▶ [Problem statement]: Output only the lines from the start of the entries through the line holding "Height: a fine". Each line must match the original exactly.

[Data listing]
---
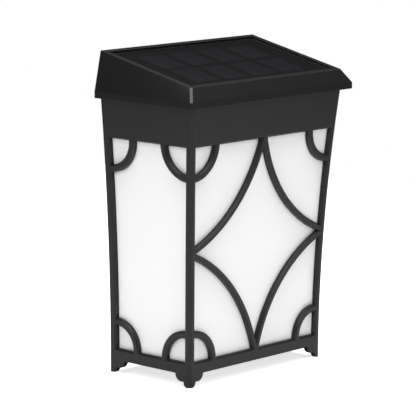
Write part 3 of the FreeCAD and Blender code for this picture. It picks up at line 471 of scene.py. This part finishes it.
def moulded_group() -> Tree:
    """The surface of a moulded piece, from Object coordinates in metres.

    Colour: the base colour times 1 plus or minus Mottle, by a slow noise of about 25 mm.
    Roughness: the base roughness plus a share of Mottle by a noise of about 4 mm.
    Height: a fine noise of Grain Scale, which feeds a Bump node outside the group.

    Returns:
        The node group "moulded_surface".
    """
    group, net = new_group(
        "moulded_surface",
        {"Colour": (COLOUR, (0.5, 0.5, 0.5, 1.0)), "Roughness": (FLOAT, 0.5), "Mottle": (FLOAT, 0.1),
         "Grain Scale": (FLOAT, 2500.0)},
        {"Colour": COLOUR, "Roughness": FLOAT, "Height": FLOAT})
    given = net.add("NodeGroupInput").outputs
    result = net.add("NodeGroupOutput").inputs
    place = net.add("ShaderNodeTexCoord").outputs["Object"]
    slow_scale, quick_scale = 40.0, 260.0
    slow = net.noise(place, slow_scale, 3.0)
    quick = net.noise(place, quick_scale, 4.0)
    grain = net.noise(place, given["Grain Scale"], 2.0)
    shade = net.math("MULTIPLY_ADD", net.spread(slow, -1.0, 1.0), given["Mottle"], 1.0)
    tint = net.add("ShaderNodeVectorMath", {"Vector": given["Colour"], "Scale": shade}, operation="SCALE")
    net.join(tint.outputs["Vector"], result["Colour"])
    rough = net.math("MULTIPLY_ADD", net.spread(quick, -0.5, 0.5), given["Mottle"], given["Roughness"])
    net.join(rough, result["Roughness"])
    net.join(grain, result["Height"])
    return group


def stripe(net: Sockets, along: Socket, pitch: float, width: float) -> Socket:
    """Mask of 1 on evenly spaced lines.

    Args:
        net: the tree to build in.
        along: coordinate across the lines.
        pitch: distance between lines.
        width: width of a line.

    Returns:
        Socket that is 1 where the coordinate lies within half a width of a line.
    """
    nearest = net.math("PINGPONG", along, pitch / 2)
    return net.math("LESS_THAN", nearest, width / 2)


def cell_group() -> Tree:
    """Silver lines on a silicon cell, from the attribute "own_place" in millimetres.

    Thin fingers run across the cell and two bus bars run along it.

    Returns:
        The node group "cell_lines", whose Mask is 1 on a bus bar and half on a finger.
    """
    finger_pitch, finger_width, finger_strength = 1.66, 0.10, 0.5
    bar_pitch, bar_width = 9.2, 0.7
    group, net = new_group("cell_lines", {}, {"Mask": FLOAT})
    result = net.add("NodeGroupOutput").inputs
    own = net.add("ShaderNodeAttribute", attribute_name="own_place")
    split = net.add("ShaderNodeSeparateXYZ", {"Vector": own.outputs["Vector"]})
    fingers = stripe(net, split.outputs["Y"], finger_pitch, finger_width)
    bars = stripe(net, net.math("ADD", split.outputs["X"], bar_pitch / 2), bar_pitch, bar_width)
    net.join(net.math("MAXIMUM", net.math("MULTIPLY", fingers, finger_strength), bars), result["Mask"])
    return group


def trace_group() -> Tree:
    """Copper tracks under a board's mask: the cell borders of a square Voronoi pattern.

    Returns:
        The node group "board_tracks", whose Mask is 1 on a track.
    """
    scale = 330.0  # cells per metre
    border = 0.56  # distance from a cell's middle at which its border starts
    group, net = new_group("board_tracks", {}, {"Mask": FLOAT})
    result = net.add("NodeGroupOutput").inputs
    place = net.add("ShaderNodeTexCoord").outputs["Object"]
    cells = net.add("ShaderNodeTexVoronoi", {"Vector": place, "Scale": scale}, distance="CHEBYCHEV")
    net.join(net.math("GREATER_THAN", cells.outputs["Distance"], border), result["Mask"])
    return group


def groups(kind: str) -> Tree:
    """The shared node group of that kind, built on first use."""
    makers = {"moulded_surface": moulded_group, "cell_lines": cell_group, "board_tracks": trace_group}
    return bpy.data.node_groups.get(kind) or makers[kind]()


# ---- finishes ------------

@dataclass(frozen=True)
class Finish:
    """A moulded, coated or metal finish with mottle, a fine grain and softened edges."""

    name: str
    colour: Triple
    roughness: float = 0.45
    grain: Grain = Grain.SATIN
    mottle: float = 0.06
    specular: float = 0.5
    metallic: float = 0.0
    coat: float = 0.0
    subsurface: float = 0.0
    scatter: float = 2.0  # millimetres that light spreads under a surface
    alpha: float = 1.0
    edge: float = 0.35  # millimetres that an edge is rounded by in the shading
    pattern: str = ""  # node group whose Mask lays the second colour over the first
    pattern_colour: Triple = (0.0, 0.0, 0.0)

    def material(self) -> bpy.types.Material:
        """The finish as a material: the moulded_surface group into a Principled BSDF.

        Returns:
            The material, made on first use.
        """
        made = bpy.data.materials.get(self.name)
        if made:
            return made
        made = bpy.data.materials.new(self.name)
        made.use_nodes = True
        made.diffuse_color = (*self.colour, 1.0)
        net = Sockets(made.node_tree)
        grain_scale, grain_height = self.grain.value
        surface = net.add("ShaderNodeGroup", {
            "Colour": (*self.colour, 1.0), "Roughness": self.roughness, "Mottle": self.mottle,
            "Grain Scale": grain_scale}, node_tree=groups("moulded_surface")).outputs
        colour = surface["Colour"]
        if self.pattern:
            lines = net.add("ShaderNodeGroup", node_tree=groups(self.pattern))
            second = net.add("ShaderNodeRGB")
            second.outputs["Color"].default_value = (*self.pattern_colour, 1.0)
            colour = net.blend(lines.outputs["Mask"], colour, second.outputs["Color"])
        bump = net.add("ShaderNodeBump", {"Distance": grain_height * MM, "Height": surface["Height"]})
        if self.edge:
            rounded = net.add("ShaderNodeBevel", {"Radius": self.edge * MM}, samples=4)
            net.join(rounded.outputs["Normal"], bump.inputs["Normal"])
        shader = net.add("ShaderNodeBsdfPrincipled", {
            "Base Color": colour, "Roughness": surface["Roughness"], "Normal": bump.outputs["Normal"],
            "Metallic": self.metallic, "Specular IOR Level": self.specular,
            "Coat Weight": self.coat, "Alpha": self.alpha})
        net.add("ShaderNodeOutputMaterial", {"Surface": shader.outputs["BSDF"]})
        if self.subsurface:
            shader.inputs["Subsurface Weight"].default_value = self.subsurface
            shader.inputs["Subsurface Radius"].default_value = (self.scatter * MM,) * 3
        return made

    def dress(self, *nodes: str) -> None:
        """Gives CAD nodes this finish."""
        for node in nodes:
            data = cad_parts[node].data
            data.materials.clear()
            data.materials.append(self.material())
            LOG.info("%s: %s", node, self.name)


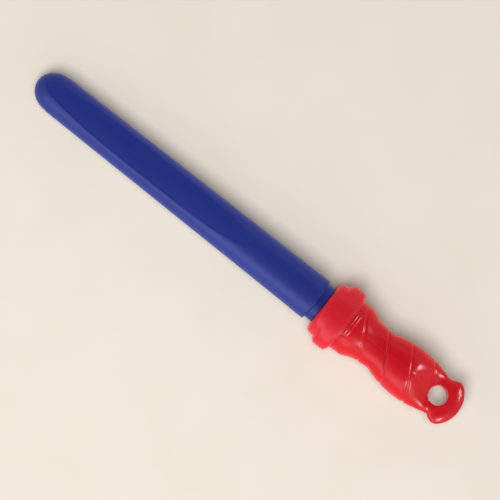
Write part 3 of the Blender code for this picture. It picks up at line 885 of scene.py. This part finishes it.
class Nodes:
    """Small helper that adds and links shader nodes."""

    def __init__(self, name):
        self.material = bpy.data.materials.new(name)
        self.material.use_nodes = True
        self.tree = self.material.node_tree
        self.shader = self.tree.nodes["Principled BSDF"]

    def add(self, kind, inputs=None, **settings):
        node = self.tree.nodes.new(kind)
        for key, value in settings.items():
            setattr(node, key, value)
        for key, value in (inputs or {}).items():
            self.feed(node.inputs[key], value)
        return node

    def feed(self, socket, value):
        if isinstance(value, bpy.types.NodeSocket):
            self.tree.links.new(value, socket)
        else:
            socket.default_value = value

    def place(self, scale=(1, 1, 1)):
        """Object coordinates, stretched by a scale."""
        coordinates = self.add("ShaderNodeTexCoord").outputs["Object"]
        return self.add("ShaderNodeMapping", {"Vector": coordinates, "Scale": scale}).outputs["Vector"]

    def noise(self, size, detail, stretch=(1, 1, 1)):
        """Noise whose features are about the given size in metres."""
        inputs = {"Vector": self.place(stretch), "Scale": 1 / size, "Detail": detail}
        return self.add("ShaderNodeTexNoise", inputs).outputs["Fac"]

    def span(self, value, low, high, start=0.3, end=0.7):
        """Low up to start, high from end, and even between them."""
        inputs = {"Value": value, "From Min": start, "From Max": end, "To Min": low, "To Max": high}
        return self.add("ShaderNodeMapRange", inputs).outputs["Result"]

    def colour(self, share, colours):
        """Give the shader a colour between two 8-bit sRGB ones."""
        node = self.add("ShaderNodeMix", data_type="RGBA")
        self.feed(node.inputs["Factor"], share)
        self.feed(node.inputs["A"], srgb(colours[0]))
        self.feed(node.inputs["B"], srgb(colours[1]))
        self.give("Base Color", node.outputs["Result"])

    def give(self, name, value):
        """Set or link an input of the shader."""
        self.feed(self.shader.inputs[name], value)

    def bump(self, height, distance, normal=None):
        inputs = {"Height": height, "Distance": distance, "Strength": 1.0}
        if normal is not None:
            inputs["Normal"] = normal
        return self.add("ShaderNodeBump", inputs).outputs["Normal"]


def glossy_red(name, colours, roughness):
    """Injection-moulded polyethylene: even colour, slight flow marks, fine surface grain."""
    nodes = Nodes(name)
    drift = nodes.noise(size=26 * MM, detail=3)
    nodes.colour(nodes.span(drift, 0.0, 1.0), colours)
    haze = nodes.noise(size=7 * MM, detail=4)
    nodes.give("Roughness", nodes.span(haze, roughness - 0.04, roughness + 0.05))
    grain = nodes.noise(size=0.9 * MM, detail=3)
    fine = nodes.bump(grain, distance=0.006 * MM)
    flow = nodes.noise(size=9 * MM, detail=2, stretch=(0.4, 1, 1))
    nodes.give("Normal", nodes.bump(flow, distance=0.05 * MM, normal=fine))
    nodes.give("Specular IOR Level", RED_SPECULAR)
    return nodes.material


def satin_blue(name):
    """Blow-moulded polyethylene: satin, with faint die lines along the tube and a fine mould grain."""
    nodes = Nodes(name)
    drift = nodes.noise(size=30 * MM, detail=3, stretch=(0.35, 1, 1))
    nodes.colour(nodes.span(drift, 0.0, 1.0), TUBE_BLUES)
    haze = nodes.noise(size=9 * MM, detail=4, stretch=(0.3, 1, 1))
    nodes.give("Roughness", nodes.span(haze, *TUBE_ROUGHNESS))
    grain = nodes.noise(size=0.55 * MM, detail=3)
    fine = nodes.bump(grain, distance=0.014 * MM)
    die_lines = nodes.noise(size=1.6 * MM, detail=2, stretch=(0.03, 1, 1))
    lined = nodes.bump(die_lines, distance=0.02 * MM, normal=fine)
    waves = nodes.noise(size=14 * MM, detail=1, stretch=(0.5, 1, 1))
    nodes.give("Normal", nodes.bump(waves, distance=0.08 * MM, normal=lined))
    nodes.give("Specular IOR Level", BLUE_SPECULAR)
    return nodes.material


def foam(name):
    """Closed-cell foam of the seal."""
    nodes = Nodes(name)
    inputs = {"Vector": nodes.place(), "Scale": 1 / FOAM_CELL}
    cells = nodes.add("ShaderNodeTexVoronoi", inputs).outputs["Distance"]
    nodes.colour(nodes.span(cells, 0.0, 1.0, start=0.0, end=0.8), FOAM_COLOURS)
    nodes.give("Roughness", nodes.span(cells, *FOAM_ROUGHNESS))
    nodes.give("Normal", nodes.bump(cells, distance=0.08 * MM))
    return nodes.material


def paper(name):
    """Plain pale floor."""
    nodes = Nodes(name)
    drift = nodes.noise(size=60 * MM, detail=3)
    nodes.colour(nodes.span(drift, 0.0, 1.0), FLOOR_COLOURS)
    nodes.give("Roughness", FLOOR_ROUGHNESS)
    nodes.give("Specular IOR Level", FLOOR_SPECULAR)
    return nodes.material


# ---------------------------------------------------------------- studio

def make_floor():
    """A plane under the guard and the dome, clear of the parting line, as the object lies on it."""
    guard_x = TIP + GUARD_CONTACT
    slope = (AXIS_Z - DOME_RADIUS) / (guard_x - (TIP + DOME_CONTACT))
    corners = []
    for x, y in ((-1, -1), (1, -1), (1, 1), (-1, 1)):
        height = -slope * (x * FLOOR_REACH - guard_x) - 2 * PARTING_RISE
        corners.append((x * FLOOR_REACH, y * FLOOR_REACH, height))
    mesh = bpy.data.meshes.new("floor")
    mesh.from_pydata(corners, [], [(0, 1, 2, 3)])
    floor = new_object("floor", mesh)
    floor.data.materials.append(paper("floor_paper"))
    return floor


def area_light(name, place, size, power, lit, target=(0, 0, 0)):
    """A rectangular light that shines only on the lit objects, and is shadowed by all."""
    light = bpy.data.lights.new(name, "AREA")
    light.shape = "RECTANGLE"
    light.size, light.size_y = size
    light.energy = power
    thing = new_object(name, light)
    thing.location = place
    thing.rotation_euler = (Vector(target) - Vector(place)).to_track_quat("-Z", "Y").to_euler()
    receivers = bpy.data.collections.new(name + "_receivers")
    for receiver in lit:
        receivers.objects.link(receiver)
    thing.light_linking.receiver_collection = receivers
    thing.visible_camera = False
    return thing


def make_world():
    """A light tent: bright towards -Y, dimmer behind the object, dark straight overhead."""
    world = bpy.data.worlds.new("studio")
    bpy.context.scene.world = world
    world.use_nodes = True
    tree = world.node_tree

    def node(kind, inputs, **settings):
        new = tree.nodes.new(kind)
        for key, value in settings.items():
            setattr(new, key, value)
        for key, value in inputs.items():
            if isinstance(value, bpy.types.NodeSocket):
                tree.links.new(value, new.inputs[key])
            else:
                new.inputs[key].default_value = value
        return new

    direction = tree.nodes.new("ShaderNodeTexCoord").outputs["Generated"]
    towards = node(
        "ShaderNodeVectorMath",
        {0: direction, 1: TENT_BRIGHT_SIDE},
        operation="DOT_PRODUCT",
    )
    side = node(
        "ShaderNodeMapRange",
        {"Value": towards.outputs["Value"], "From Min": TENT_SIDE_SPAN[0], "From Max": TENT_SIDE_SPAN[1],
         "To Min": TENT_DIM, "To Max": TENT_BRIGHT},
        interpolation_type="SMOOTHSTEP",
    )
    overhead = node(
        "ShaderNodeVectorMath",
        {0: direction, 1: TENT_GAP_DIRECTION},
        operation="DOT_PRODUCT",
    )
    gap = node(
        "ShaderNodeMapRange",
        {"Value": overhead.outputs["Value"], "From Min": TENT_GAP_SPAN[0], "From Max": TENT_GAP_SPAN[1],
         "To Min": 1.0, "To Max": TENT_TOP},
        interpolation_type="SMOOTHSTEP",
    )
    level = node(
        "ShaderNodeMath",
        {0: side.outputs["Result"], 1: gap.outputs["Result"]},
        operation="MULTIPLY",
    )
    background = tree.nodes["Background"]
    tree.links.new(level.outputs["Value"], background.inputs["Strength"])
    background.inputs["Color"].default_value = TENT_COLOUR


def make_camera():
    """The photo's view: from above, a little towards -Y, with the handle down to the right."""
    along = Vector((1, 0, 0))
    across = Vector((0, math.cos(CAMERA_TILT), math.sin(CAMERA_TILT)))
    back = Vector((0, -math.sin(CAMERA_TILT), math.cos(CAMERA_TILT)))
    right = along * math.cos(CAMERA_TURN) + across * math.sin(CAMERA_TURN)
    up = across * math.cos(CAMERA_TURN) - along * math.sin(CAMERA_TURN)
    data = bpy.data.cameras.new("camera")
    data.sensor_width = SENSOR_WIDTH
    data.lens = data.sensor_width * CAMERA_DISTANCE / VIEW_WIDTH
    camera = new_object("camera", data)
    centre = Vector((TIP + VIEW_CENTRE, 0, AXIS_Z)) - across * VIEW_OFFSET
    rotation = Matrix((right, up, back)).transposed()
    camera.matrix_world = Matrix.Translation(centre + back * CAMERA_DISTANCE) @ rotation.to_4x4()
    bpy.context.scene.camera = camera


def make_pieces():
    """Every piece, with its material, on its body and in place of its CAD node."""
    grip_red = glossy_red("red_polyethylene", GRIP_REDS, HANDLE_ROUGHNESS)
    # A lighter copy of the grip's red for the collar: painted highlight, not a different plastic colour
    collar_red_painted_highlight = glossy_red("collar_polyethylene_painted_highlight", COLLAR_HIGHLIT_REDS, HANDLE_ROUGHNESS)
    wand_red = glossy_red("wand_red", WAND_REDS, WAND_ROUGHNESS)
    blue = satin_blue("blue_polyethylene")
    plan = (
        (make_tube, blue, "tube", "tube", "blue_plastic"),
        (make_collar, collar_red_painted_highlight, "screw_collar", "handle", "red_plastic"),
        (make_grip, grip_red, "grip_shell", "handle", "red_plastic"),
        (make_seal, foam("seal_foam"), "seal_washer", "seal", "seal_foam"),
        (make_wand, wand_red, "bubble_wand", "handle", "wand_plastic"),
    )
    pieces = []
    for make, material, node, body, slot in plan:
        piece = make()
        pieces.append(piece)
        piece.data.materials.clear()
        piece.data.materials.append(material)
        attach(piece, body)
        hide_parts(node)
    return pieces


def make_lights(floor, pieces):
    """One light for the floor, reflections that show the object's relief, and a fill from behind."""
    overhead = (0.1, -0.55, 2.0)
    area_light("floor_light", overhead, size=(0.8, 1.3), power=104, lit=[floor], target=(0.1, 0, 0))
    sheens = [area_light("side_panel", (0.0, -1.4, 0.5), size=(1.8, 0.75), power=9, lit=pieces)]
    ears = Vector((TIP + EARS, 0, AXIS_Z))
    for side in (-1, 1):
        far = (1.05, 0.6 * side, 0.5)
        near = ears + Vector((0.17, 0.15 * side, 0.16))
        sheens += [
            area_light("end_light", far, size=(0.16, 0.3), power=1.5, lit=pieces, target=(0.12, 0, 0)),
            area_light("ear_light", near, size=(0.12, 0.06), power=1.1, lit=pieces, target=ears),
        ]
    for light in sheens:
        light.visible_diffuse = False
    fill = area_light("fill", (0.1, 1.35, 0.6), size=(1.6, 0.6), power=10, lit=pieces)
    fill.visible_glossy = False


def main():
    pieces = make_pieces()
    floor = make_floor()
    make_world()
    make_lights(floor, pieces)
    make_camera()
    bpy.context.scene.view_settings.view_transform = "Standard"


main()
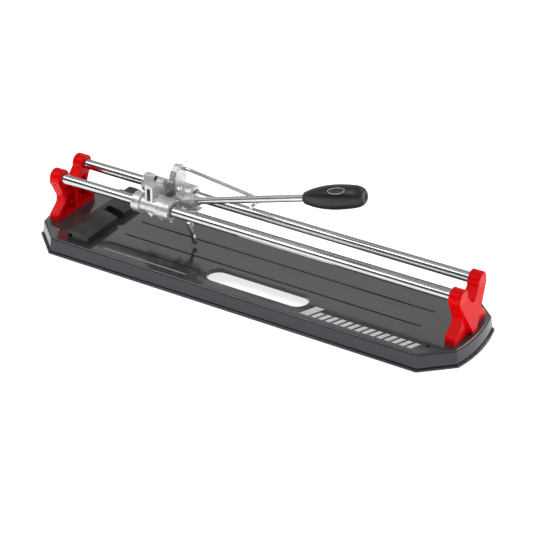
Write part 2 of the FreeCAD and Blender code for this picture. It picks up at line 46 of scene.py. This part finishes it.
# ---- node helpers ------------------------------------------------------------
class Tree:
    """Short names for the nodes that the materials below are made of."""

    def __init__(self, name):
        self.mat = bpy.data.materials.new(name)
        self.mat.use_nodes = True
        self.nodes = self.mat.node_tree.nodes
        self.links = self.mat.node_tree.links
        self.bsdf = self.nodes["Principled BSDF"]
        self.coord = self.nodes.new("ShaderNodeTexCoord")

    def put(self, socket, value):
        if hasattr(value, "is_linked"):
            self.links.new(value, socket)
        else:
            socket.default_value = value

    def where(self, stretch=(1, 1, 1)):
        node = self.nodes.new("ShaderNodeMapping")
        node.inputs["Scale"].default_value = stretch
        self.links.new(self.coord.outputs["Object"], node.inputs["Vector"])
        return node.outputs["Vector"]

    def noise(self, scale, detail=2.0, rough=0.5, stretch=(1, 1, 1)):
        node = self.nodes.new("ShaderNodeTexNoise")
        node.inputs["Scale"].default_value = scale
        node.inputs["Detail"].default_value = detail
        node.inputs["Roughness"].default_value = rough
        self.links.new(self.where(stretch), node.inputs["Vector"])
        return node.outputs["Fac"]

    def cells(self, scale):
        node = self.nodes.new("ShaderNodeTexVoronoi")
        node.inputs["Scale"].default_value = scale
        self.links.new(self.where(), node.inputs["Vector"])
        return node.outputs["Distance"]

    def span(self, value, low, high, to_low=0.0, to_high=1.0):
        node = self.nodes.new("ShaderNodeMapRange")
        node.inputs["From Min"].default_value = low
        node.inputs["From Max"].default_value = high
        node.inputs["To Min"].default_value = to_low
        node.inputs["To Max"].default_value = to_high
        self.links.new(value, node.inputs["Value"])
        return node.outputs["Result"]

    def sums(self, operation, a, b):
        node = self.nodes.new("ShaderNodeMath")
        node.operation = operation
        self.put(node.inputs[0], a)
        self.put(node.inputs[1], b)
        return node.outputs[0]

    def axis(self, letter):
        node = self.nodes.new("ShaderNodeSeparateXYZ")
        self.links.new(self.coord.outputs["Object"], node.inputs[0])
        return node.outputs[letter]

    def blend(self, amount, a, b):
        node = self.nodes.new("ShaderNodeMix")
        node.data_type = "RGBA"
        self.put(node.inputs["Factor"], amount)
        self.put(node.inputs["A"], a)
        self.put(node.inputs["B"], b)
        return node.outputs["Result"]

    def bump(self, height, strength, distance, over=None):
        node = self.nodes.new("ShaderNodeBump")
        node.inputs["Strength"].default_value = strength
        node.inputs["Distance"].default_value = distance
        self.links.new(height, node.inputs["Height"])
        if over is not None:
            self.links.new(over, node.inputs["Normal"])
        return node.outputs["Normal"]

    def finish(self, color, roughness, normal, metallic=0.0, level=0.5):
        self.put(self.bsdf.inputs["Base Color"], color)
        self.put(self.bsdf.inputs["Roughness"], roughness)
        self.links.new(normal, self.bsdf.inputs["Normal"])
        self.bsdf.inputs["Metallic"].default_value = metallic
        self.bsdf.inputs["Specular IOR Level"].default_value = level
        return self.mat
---
▶ [Answer for this exercise]:
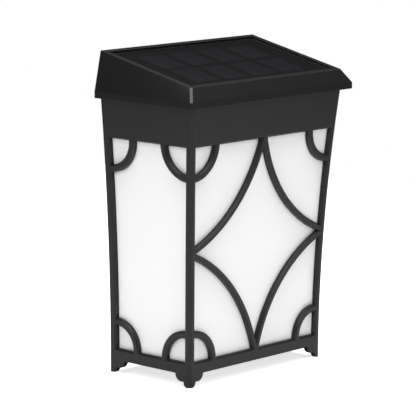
Write part 3 of the FreeCAD and Blender code for this picture. It picks up at line 471 of scene.py. This part finishes it.
def moulded_group() -> Tree:
    """The surface of a moulded piece, from Object coordinates in metres.

    Colour: the base colour times 1 plus or minus Mottle, by a slow noise of about 25 mm.
    Roughness: the base roughness plus a share of Mottle by a noise of about 4 mm.
    Height: a fine noise of Grain Scale, which feeds a Bump node outside the group.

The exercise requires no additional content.